[Begin Dataset section]

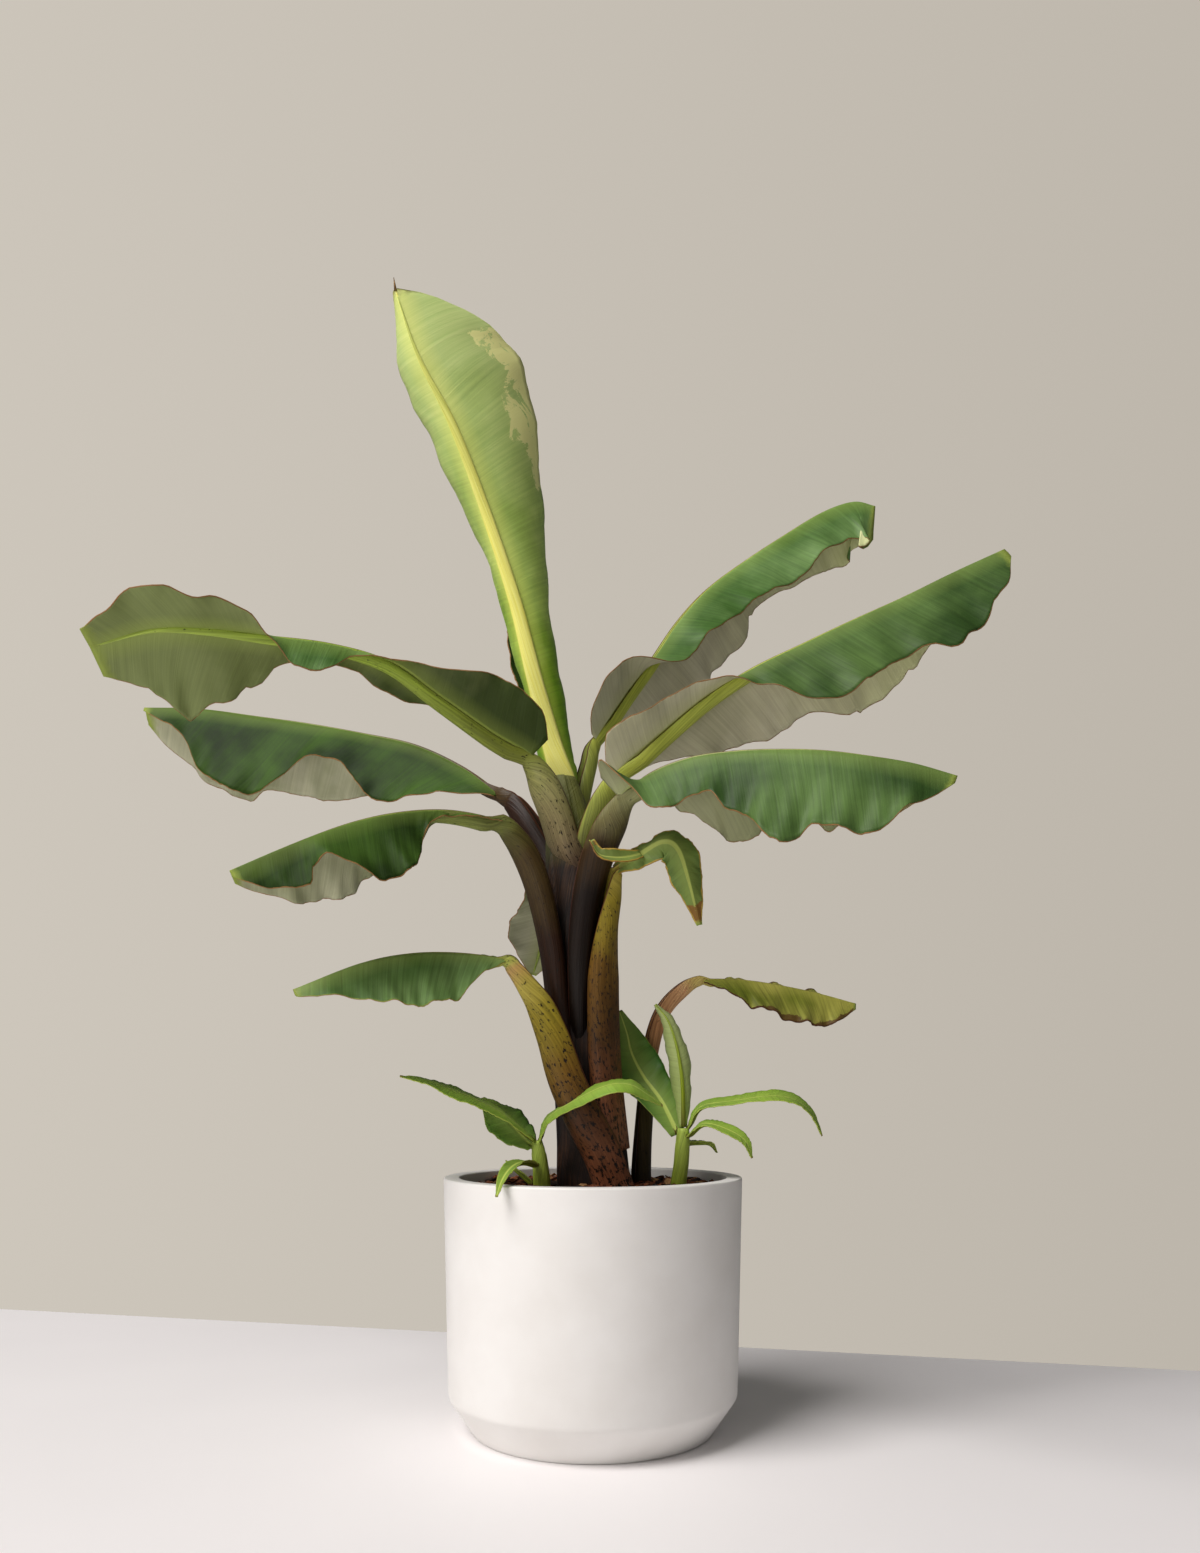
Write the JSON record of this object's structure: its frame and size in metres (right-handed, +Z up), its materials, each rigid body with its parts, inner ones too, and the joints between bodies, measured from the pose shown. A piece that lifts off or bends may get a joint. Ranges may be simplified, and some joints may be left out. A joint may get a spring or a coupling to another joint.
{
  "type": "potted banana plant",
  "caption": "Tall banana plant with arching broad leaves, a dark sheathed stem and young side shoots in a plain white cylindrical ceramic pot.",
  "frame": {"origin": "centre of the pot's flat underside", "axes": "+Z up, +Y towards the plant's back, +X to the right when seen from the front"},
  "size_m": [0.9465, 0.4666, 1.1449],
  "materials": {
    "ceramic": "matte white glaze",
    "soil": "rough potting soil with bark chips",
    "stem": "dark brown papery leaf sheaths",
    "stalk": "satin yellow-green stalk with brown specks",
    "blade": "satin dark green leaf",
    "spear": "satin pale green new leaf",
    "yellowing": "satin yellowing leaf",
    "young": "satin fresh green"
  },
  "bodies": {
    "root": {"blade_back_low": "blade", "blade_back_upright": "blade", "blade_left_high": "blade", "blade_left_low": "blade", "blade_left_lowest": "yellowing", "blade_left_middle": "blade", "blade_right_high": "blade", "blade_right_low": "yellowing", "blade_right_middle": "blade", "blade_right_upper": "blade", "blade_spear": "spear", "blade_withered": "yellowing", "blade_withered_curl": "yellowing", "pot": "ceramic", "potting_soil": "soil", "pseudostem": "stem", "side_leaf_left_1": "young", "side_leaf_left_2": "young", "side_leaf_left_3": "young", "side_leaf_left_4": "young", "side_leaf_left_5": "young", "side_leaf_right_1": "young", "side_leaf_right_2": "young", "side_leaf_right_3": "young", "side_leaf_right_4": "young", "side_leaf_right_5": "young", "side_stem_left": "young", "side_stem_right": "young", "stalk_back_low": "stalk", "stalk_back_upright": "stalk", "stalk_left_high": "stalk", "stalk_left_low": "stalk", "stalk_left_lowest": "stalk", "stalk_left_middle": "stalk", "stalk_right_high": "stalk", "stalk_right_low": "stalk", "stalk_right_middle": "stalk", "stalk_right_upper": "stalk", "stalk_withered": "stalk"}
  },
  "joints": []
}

[End Dataset section]

> Set task:
Word for word, write out the data.

> Solution:
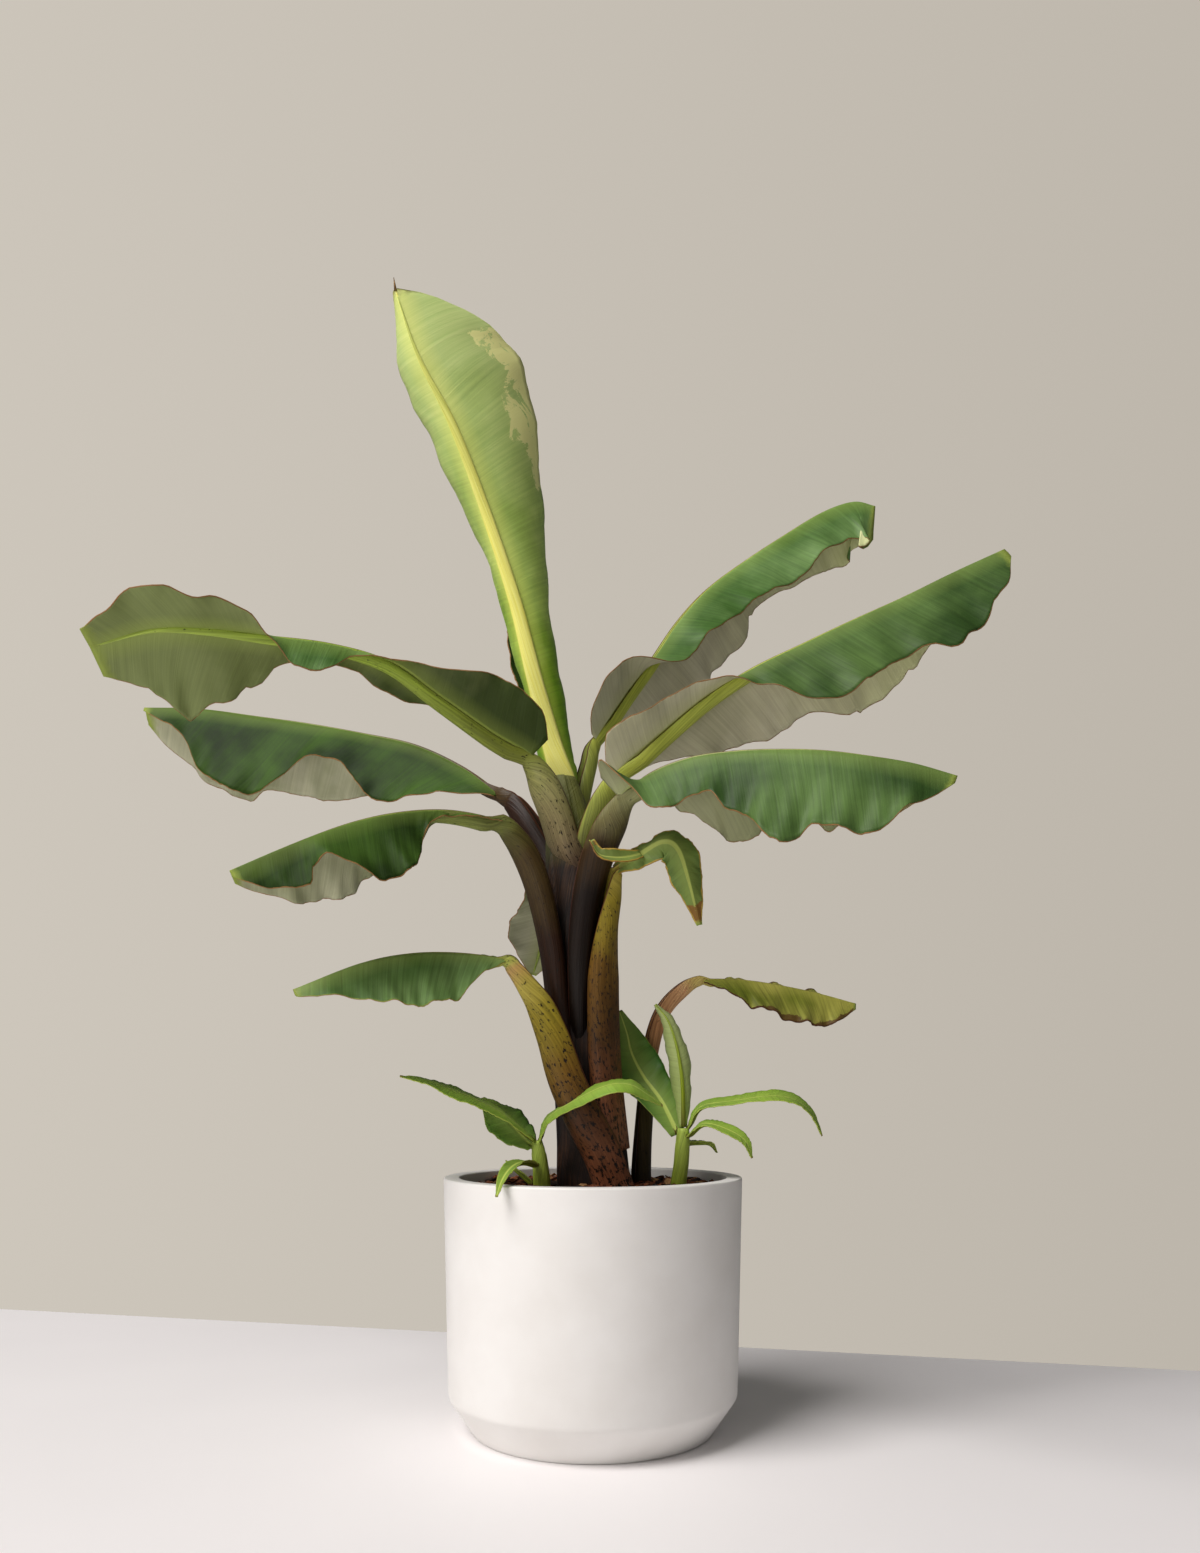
Write the JSON record of this object's structure: its frame and size in metres (right-handed, +Z up), its materials, each rigid body with its parts, inner ones too, and the joints between bodies, measured from the pose shown. A piece that lifts off or bends may get a joint. Ranges may be simplified, and some joints may be left out. A joint may get a spring or a coupling to another joint.
{
  "type": "potted banana plant",
  "caption": "Tall banana plant with arching broad leaves, a dark sheathed stem and young side shoots in a plain white cylindrical ceramic pot.",
  "frame": {"origin": "centre of the pot's flat underside", "axes": "+Z up, +Y towards the plant's back, +X to the right when seen from the front"},
  "size_m": [0.9465, 0.4666, 1.1449],
  "materials": {
    "ceramic": "matte white glaze",
    "soil": "rough potting soil with bark chips",
    "stem": "dark brown papery leaf sheaths",
    "stalk": "satin yellow-green stalk with brown specks",
    "blade": "satin dark green leaf",
    "spear": "satin pale green new leaf",
    "yellowing": "satin yellowing leaf",
    "young": "satin fresh green"
  },
  "bodies": {
    "root": {"blade_back_low": "blade", "blade_back_upright": "blade", "blade_left_high": "blade", "blade_left_low": "blade", "blade_left_lowest": "yellowing", "blade_left_middle": "blade", "blade_right_high": "blade", "blade_right_low": "yellowing", "blade_right_middle": "blade", "blade_right_upper": "blade", "blade_spear": "spear", "blade_withered": "yellowing", "blade_withered_curl": "yellowing", "pot": "ceramic", "potting_soil": "soil", "pseudostem": "stem", "side_leaf_left_1": "young", "side_leaf_left_2": "young", "side_leaf_left_3": "young", "side_leaf_left_4": "young", "side_leaf_left_5": "young", "side_leaf_right_1": "young", "side_leaf_right_2": "young", "side_leaf_right_3": "young", "side_leaf_right_4": "young", "side_leaf_right_5": "young", "side_stem_left": "young", "side_stem_right": "young", "stalk_back_low": "stalk", "stalk_back_upright": "stalk", "stalk_left_high": "stalk", "stalk_left_low": "stalk", "stalk_left_lowest": "stalk", "stalk_left_middle": "stalk", "stalk_right_high": "stalk", "stalk_right_low": "stalk", "stalk_right_middle": "stalk", "stalk_right_upper": "stalk", "stalk_withered": "stalk"}
  },
  "joints": []
}